Em 1473, por determinação do Papa Sisto IV (Francesco Della Rovere), inicia-se a construção da Capela Sistina, nome que homenageia o Papa Sisto IV. O autor do projeto, inicialmente despretensioso, foi o arquiteto e escultor italiano Baccio Pontelli (1450-1492). Construída entre 1473 e 1484, sob a supervisão de Giovannino de’ Dólci (? —1486) teve a participação de alguns gênios do Renascimento como: Perugino, Botticelli, Ghirlandaio, Rosselli, Signorelli, Pinturicchio, Piero di Cosimo, Bartolomeo della Gatta, Rafael e outros. Alguns anos mais tarde, a Capela Sistina recebeu a colaboração de um dos maiores gênios artísticos de todos os tempos com seus afrescos do teto e do altar: Michelangelo Buonarroti.
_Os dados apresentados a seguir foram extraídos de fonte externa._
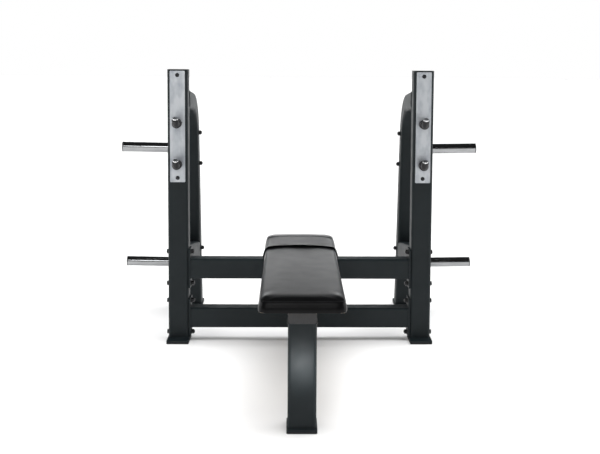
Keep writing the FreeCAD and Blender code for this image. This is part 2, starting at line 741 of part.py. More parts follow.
def tilt_outward(obj, sign, which):
    """Stand an object's Z outward on the horn plate, tipped up by the horn's tilt."""
    obj.Placement = FreeCAD.Placement(Vector(), FreeCAD.Rotation(Vector(0, sign, 0), 80))
    bind(obj, "Placement.Rotation.Angle", "90 - horn_tilt")
    bind(obj, "Placement.Base.x", face_x(sign, "horn_plate_thick"))
    bind(obj, "Placement.Base.z", up_leg(which + "_horn_level"))
    return obj


def make_horn(side, sign, which):
    """Steel pipe with a stop collar at its root, cut to sit flat on the horn plate."""
    name = "%s_%s_plate_horn" % (side, which)
    spare = "horn_collar_across * tan(horn_tilt)"
    tube_outside = rod(name + "_tube", "horn_across", "horn_long + %s" % spare, ("0", "0", "-%s" % spare))
    collar = rod(name + "_collar", "horn_collar_across", "horn_collar_long + %s" % spare,
                 ("0", "0", "-%s" % spare))
    outside = boolean("Fuse", name + "_outside", tube_outside, collar)
    inside = rod(name + "_inside", "horn_across - 2 * horn_wall", "horn_long + 3 * %s" % spare,
                 ("0", "0", "-2 * %s" % spare))
    pipe = tilt_outward(boolean("Cut", name + "_pipe", outside, inside), sign, which)
    plane = block(name + "_seat", ("2 * tube_wall", "2 * horn_collar_across", "2 * horn_collar_across"),
                  ("%s - tube_wall" % face_x(sign, "horn_plate_thick - tube_wall"), "-horn_collar_across",
                   "%s - horn_collar_across" % up_leg(which + "_horn_level")))
    node(on_rear_leg(boolean("Cut", name, pipe, plane)), name)


def make_horn_fittings():
    """End caps in the horns, and the bolts, washers and nuts that hold the horn plates to the legs."""
    caps = []
    bolts = []
    washers = []
    nuts = []
    long = "horn_plate_thick + tube_wide + 2 * frame_washer_thick + frame_bolt_nut + thread_end"
    for side, sign in SIDES:
        inward = "-x" if sign > 0 else "x"
        for which in ("upper", "lower"):
            name = "%s_%s_horn" % (side, which)
            lid = rod(name + "_cap_lid", "horn_across", "horn_cap_thick", ("0", "0", "horn_long"))
            plug = rod(name + "_cap_plug", "horn_across - 2 * (horn_wall + fit_gap)", "cap_plug",
                       ("0", "0", "horn_long - cap_plug"))
            caps.append(tilt_outward(boolean("Fuse", name + "_cap", lid, plug), sign, which))
            for end, step in (("top", "+"), ("bottom", "-")):
                part = "%s_%s" % (name, end)
                level = "%s %s horn_bolt_reach" % (up_leg(which + "_horn_level"), step)
                head_x = face_x(sign, "horn_plate_thick + frame_washer_thick")
                bolts.append(hex_bolt(part + "_bolt", "frame_bolt", long, "frame_bolt_flats", "frame_bolt_head",
                                      (head_x, "0", level), inward))
                for where, x in (("outer", head_x), ("inner", inner_x(sign))):
                    washers.append(ring("%s_%s_washer" % (part, where), "frame_washer_across", "frame_bolt",
                                        "frame_washer_thick", (x, "0", level), inward))
                nuts.append(hex_nut(part + "_nut", "frame_bolt", "frame_bolt_flats", "frame_bolt_nut",
                                    (inner_x(sign, "frame_washer_thick"), "0", level), inward))
    node(on_rear_leg(group("horn_caps_group", caps)), "horn_end_caps")
    node(on_rear_leg(group("horn_bolts_group", bolts)), "horn_bolts")
    node(on_rear_leg(group("horn_washers_group", washers)), "horn_bolt_washers")
    node(on_rear_leg(group("horn_nuts_group", nuts)), "horn_bolt_nuts")


# ---------------------------------------------------------------- front leg and spine

def make_front_leg():
    leg = tube("front_leg_tube", "spine_wide", "front_leg_deep", "tube_wall", "tube_corner",
               "%s - %s" % (SPINE_BOTTOM, FOOT_LEVEL),
               ("0", "spine_front + front_leg_deep / 2", FOOT_LEVEL))
    node(leg, "front_leg")
    middle = "spine_front - front_foot_toe + front_foot_deep / 2"
    node(plate("front_foot_plate_body", "front_foot_wide", "front_foot_deep", "foot_plate_thick", "foot_corner",
               ("0", middle, "foot_pad_thick")), "front_foot_plate")
    node(plate("front_foot_pad_body", "front_foot_wide", "front_foot_deep", "foot_pad_thick", "foot_corner",
               ("0", middle, "0")), "front_foot_pad")


def make_spine():
    """Beam under the pad, from the front leg to the saddle plate on the upper crossbar."""
    level = "%s + spine_tall / 2" % SPINE_BOTTOM
    node(tube("spine_tube", "spine_wide", "spine_tall", "tube_wall", "tube_corner", "spine_back - spine_front",
              ("0", "spine_front", level), "y"), "spine_beam")
    caps = [tube_cap("spine_%s_cap" % end, "spine_wide", "spine_tall", "tube_wall", "tube_corner",
                     ("0", "spine_" + end, level), turn) for end, turn in (("front", "-y"), ("back", "y"))]
    node(group("spine_caps_group", caps), "spine_end_caps")


def saddle_bolt_spots():
    inset = "(crossbar_deep / 2 - saddle_bolt_inset)"
    return [("%d * saddle_bolt_reach" % across, "%s + %d * %s" % (UPRIGHT_MIDDLE, along, inset))
            for across in (-1, 1) for along in (-1, 1)]


def make_saddle():
    """Plate welded under the spine and bolted down through the upper crossbar."""
    body = plate("saddle_body", "saddle_wide", "crossbar_deep", "saddle_thick", "foot_corner",
                 ("0", UPRIGHT_MIDDLE, CROSSBAR_TOP))
    holes = []
    bolts = []
    nuts = []
    long = "saddle_thick + crossbar_tall + saddle_bolt_nut + thread_end"
    under = "upper_crossbar_level - crossbar_tall / 2"
    for count, (x, y) in enumerate(saddle_bolt_spots()):
        holes.append(rod("saddle_hole_%d" % count, "saddle_bolt + 2 * hole_gap", "saddle_thick + 2",
                         (x, y, "%s - 1" % CROSSBAR_TOP)))
        bolts.append(hex_bolt("saddle_bolt_%d" % count, "saddle_bolt", long, "saddle_bolt_flats",
                              "saddle_bolt_head", (x, y, "%s + saddle_thick" % CROSSBAR_TOP), "-z"))
        nuts.append(hex_nut("saddle_nut_%d" % count, "saddle_bolt", "saddle_bolt_flats", "saddle_bolt_nut",
                            (x, y, under), "-z"))
    node(drilled("saddle_drilled", body, holes), "saddle_plate")
    node(group("saddle_bolts_group", bolts), "saddle_bolts")
    node(group("saddle_nuts_group", nuts), "saddle_nuts")


# ---------------------------------------------------------------- pad

def pad_bolt_spots():
    return [("%d * bracket_bolt_reach" % across, y) for y in BRACKETS for across in (-1, 1)]


def make_pad_brackets():
    brackets = []
    for count, y in enumerate(BRACKETS):
        name = "pad_bracket_%d" % count
        body = plate(name + "_plate", "bracket_wide", "bracket_deep", "bracket_thick", "foot_corner",
                     ("0", y, SPINE_TOP))
        holes = [rod("%s_hole_%s" % (name, side), "pad_bolt + 2 * hole_gap", "bracket_thick + 2",
                     ("%d * bracket_bolt_reach" % sign, y, "%s - 1" % SPINE_TOP)) for side, sign in SIDES]
        brackets.append(drilled(name, body, holes))
    node(group("pad_brackets_group", brackets), "pad_brackets")


def make_pad_board():
    body = plate("pad_board_body", "pad_wide - 2 * board_margin", "pad_long - 2 * board_margin", "board_thick",
                 "pad_corner - board_margin", ("0", PAD_MIDDLE, PAD_BOTTOM))
    holes = []
    for count, (x, y) in enumerate(pad_bolt_spots()):
        holes.append(rod("board_hole_%d" % count, "tee_nut_across", "board_thick + 2",
                         (x, y, "%s - 1" % PAD_BOTTOM)))
        holes.append(rod("board_recess_%d" % count, "tee_nut_flange", "tee_nut_flange_thick + 1",
                         (x, y, "%s + board_thick - tee_nut_flange_thick" % PAD_BOTTOM)))
    fused = doc.addObject("Part::MultiFuse", "board_drills")
    fused.Shapes = holes
    node(boolean("Cut", "pad_board_drilled", body, fused), "pad_board")


def make_pad_fasteners():
    """Bolts up through the brackets into tee nuts let into the board."""
    bolts = []
    nuts = []
    barrel = "board_thick - thread_end"
    for count, (x, y) in enumerate(pad_bolt_spots()):
        bolts.append(hex_bolt("pad_bolt_%d" % count, "pad_bolt",
                              "bracket_thick + board_thick - tee_nut_flange_thick",
                              "pad_bolt_flats", "pad_bolt_head", (x, y, SPINE_TOP), "z"))
        name = "tee_nut_%d" % count
        shell = rod(name + "_barrel", "tee_nut_across", barrel)
        rim = rod(name + "_rim", "tee_nut_flange", "tee_nut_flange_thick",
                  ("0", "0", "%s - tee_nut_flange_thick" % barrel))
        blank = boolean("Fuse", name + "_blank", shell, rim)
        tapped = boolean("Cut", name, blank, rod(name + "_thread", "pad_bolt", barrel))
        nuts.append(place(tapped, (x, y, "%s + thread_end" % PAD_BOTTOM)))
    node(group("pad_bolts_group", bolts), "pad_bolts")
    node(group("tee_nuts_group", nuts), "pad_tee_nuts")


def make_pad_cushion():
    """Upholstered foam, hollowed underneath for the board."""
    body = doc.addObject("PartDesign::Body", "pad_cushion_body")
    outline = sketch_on(body, "XY_Plane", "cushion_outline")
    rounded_rectangle(outline, "pad_wide", "pad_long", "pad_corner")
    pad = body.newObject("PartDesign::Pad", "cushion_depth")
    pad.Profile = outline
    bind(pad, "Length", "pad_thick")
    hollow = sketch_on(body, "XY_Plane", "board_hollow")
    margin = "2 * (board_margin - fit_gap)"
    rounded_rectangle(hollow, "pad_wide - %s" % margin, "pad_long - %s" % margin, "pad_corner - board_margin")
    pocket = body.newObject("PartDesign::Pocket", "board_pocket")
    pocket.Profile = hollow
    pocket.Reversed = True
    bind(pocket, "Length", "board_thick")
    node(place(body, ("0", PAD_MIDDLE, PAD_BOTTOM)), "pad_cushion")


def grown_pad(name, growth):
    """The cushion's block grown by the same amount on every side."""
    return plate(name, "pad_wide + 2 * %s" % growth, "pad_long + 2 * %s" % growth, "pad_thick + 2 * %s" % growth,
                 "pad_corner + %s" % growth, ("0", PAD_MIDDLE, "%s - %s" % (PAD_BOTTOM, growth)))


def make_head_cover():
    """Wipe-clean sleeve that slips over the pad's head end, open in front, with a hem under the pad."""
    skin = "(cover_gap + cover_thick)"
    shell = boolean("Cut", "cover_shell", grown_pad("cover_outside", skin), grown_pad("cover_inside", "cover_gap"))
    back = "(%s + %s)" % (PAD_BACK, skin)
    keep = block("cover_keep", ("pad_wide + 4 * %s" % skin, "cover_long", "pad_thick + 4 * %s" % skin),
                 ("-pad_wide / 2 - 2 * %s" % skin, "%s - cover_long" % back, "%s - 2 * %s" % (PAD_BOTTOM, skin)))
    sleeve = boolean("Common", "cover_sleeve", shell, keep)
    half = "(pad_wide / 2 + %s - cover_lip)" % skin
    opening = block("cover_opening", ("2 * %s" % half, "cover_long", "2 * %s" % skin),
                    ("-%s" % half, "%s - cover_long - cover_lip" % back, "%s - 2 * %s" % (PAD_BOTTOM, skin)))
    node(boolean("Cut", "cover_open", sleeve, opening), "head_cover")


# ---------------------------------------------------------------- build, check and export

for side, sign in SIDES:
    make_upright(side, sign)
    make_top_cap(side, sign)
    make_rear_arch(side, sign)
    make_side_brace(side, sign)
    make_side_feet(side, sign)
    make_guard_plate(side, sign)
    for which in ("upper", "lower"):
        make_bar_catch(side, sign, which)
        make_horn_plate(side, sign, which)
        make_horn(side, sign, which)
for bar in ("upper", "lower"):
    make_crossbar(bar)
make_crossbar_flanges()
make_crossbar_fasteners()
make_guard_screws()
make_catch_fittings()
make_horn_fittings()
make_front_leg()
make_spine()
make_saddle()
make_pad_brackets()
make_pad_board()
make_pad_fasteners()
make_pad_cushion()
make_head_cover()

doc.recompute()
for obj in doc.Objects:
    if "Invalid" in obj.State or "Error" in obj.State:
        raise RuntimeError("%s did not build: %s" % (obj.Name, obj.State))
for obj in NODES:
    if obj.Shape.isNull() or not obj.Shape.isValid() or not obj.Shape.Solids:
        raise RuntimeError("%s has no sound solid" % obj.Label)
    obj.Shape.exportStep("parts/%s.step" % obj.Label)
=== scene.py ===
"""Olympic bench press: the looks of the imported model. Metres, in the CAD model's own frame."""
import json
import math

import bmesh
import bpy
from mathutils import Matrix, Vector, noise
from mathutils.bvhtree import BVHTree


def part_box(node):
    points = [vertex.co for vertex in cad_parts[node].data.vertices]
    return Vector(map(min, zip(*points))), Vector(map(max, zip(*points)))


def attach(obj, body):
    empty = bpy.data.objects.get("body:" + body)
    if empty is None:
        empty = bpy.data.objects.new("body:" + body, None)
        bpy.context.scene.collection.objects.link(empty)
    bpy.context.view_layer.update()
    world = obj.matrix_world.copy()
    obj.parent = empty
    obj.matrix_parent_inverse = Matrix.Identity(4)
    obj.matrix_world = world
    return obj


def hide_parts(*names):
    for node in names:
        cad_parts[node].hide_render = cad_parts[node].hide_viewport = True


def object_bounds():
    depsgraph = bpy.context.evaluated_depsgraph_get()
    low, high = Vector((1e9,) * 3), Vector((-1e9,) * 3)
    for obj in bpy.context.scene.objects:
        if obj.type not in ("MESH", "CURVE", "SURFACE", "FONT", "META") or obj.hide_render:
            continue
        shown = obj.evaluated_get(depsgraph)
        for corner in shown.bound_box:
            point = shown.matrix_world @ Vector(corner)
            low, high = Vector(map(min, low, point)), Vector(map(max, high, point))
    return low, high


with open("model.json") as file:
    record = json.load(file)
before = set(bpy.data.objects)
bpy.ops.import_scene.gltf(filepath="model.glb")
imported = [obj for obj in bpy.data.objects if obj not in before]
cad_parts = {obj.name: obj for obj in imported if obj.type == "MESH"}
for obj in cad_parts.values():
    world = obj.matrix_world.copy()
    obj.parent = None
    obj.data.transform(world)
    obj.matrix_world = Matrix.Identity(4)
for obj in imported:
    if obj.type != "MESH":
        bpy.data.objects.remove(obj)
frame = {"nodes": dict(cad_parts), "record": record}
CAD_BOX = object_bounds()
NODES = frame["nodes"]

# ---------------------------------------------------------------- driving sizes

TUBE_CORNER = 0.012
CROSSBAR_CORNER = 0.010
BRACKET_DEEP = 0.050
LEG_LEAN = math.radians(9.5)
ARM_SLOPE = math.radians(6)
BRACE_SLOPE = math.radians(9)
WELD = 0.0028

PAD_VOXEL = 0.007
PAD_START = 0.002
PAD_CORNER = 0.033
PAD_TAPER = 0.02
PAD_CAP = 0.0045
PAD_EDGE = 0.010
SEAM_DROP = 0.013
SEAM_HALF = 0.0016
SEAM_DEEP = 0.0013
STITCH_PITCH = 0.0065

CATCH_RADIUS = 0.012
CATCH_STRAIGHT = 0.046
CATCH_BEND = 0.024
CATCH_TURN = math.radians(62)
DRUM_RADIUS = 0.020
DRUM_LONG = 0.042
BOOT_RADIUS = 0.0155
BOOT_BORE = 0.0123
BOOT_TIP = 0.010

COVER_SKIN = 0.0014
COVER_GAP = 0.0008
COVER_LIP = 0.026
COVER_SEAM = 0.096
HEM_WIDE = 0.011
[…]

Em 1480, outro gênio, o inigualável Leonardo da Vinci inventa o pára-quedas. Em 1494, é publicado na Itália o tratado de matemática do Frei Luca Pacciolo “Summa de Arithmetica, Geometria, Proportioni e Proporcionalita”. Esse tratado incluía um capítulo sobre registros contábeis.
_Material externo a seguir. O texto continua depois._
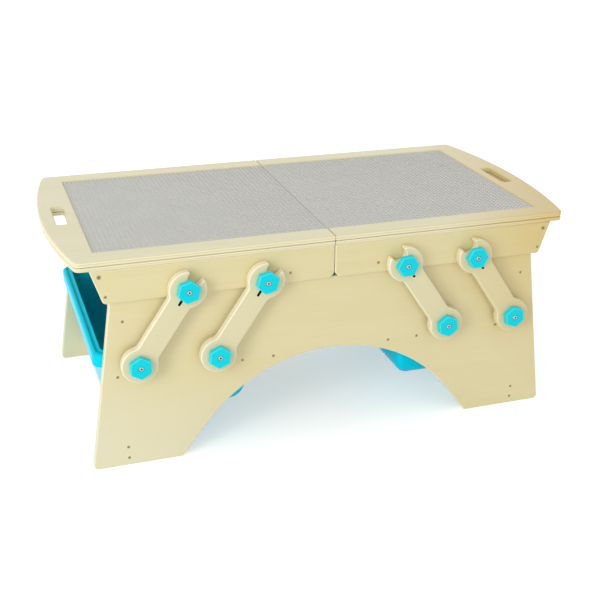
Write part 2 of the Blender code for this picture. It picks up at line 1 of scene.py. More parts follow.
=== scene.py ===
"""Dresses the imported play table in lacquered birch, moulded plastics and zinc-plated screws.

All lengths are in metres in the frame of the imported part: X runs along the
table, Y from front to rear and Z up, with the origin on the floor under the
middle of the table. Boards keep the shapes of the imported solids, with softer
arrises; arms, knobs, tubs, studs and screws are surfaces worked out here.
"""

import json
import logging
import math
from collections.abc import Iterable
from dataclasses import dataclass
from enum import Enum
from itertools import product

import bmesh
import bpy
import numpy as np
from bpy.types import Material, Mesh, Node, NodeSocket, NodeTree, Object
from mathutils import Matrix, Vector
from mathutils.geometry import tessellate_polygon

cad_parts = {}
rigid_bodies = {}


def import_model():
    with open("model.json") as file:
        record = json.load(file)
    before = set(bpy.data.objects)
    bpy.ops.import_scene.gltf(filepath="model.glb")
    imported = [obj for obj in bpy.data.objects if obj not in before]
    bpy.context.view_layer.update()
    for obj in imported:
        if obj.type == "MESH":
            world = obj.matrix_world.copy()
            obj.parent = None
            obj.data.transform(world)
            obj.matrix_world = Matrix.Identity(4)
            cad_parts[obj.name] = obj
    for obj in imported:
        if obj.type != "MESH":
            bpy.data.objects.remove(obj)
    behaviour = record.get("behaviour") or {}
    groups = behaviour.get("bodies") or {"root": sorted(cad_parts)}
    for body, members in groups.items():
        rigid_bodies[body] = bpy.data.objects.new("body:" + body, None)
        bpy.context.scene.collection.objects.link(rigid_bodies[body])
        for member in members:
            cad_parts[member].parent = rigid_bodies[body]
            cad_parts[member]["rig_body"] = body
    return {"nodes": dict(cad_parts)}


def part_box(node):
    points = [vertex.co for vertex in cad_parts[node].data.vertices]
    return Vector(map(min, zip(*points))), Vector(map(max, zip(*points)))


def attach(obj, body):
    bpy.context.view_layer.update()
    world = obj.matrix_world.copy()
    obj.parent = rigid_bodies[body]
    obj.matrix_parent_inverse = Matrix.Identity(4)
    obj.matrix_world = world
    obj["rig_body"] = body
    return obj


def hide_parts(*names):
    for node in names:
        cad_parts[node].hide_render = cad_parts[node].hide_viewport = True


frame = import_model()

LOG = logging.getLogger("play_table")
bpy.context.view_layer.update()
MM = 0.001
QUARTER = math.pi / 2
WHOLE = 2 * math.pi
UNTURNED = np.eye(3)
WHITE = (1.0, 1.0, 1.0, 1.0)


class Side(Enum):
    """Half of the table; the value is the sign of X there."""

    LEFT = -1
    RIGHT = 1


class Face(Enum):
    """Long face of the table; the value is the sign of Y there."""

    FRONT = -1
    REAR = 1


class ArmPlace(Enum):
    """Which of a half's two arms on one long face, from the table's end inwards."""

    OUTER = 0
    INNER = 1


class ArmEnd(Enum):
    """End of an arm, from the half tray down to the side panel."""

    UPPER = 0
    LOWER = 1


class Grain(Enum):
    """World direction of a board's face grain."""

    ALONG = (1.0, 0.0, 0.0)
    ACROSS = (0.0, 1.0, 0.0)


def packed_name(*parts: Enum | str) -> str:
    """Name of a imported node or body, joined from its parts in small letters."""
    return "_".join(part.name.lower() if isinstance(part, Enum) else part for part in parts)


def packed_names(*choices: Iterable) -> tuple[str, ...]:
    """Packed names of every combination of the choices, the last one changing first."""
    return tuple(packed_name(*parts) for parts in product(*choices))


# Numpy surfaces


@dataclass
class Surface:
    """A mesh held as whole arrays until it goes into Blender."""

    points: np.ndarray
    faces: list[np.ndarray]
    tones: list[int] | None = None

    def moved(self, shift: np.ndarray, turn: np.ndarray = UNTURNED) -> "Surface":
        """The surface after p -> turn p + shift."""
        return Surface(self.points @ turn.T + shift, self.faces, self.tones)

    def repeated(self, spots: np.ndarray) -> "Surface":
        """Copies of the surface at many spots, in one surface.

        Copy m of vertex v has index m V + v, so each face array is repeated
        with m V added.

        Args:
            spots: An (M, 3) array of shifts.

        Returns:
            The joined surface.
        """
        points = (spots[:, None, :] + self.points[None, :, :]).reshape(-1, 3)
        starts = np.arange(len(spots))[:, None, None] * len(self.points)
        faces = [(starts + part[None, :, :]).reshape(-1, part.shape[1]) for part in self.faces]
        return Surface(points, faces, self.tones)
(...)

A produção artística e intelectual do Renascimento é bem conhecida, mas vale dizer que ela coloca o homem no centro do universo ideológico, em um tempo de arte feita para a fé. Valores humanistas da antigüidade clássica renascem. Na pauta os grandes filósofos da Grécia Antiga, o gosto pela pesquisa, pela investigação. A busca por entender a anatomia humana na dissecação secreta de cadáveres e de, ao mesmo tempo, entender a alma humana, entre sentimentos de “agonia e êxtase” tem seu operário maior em Michelangelo, senhor de todas as artes. A necessidade de entender o mundo desde sua topografia à sua cosmologia e de, ao mesmo tempo, inventar um mundo novo tem sua mais significativa expressão em Da Vinci. É a luz que se acende para iluminar as trevas medievais. Levaria ainda algum tempo, mas o mundo não voltaria a ser o mesmo.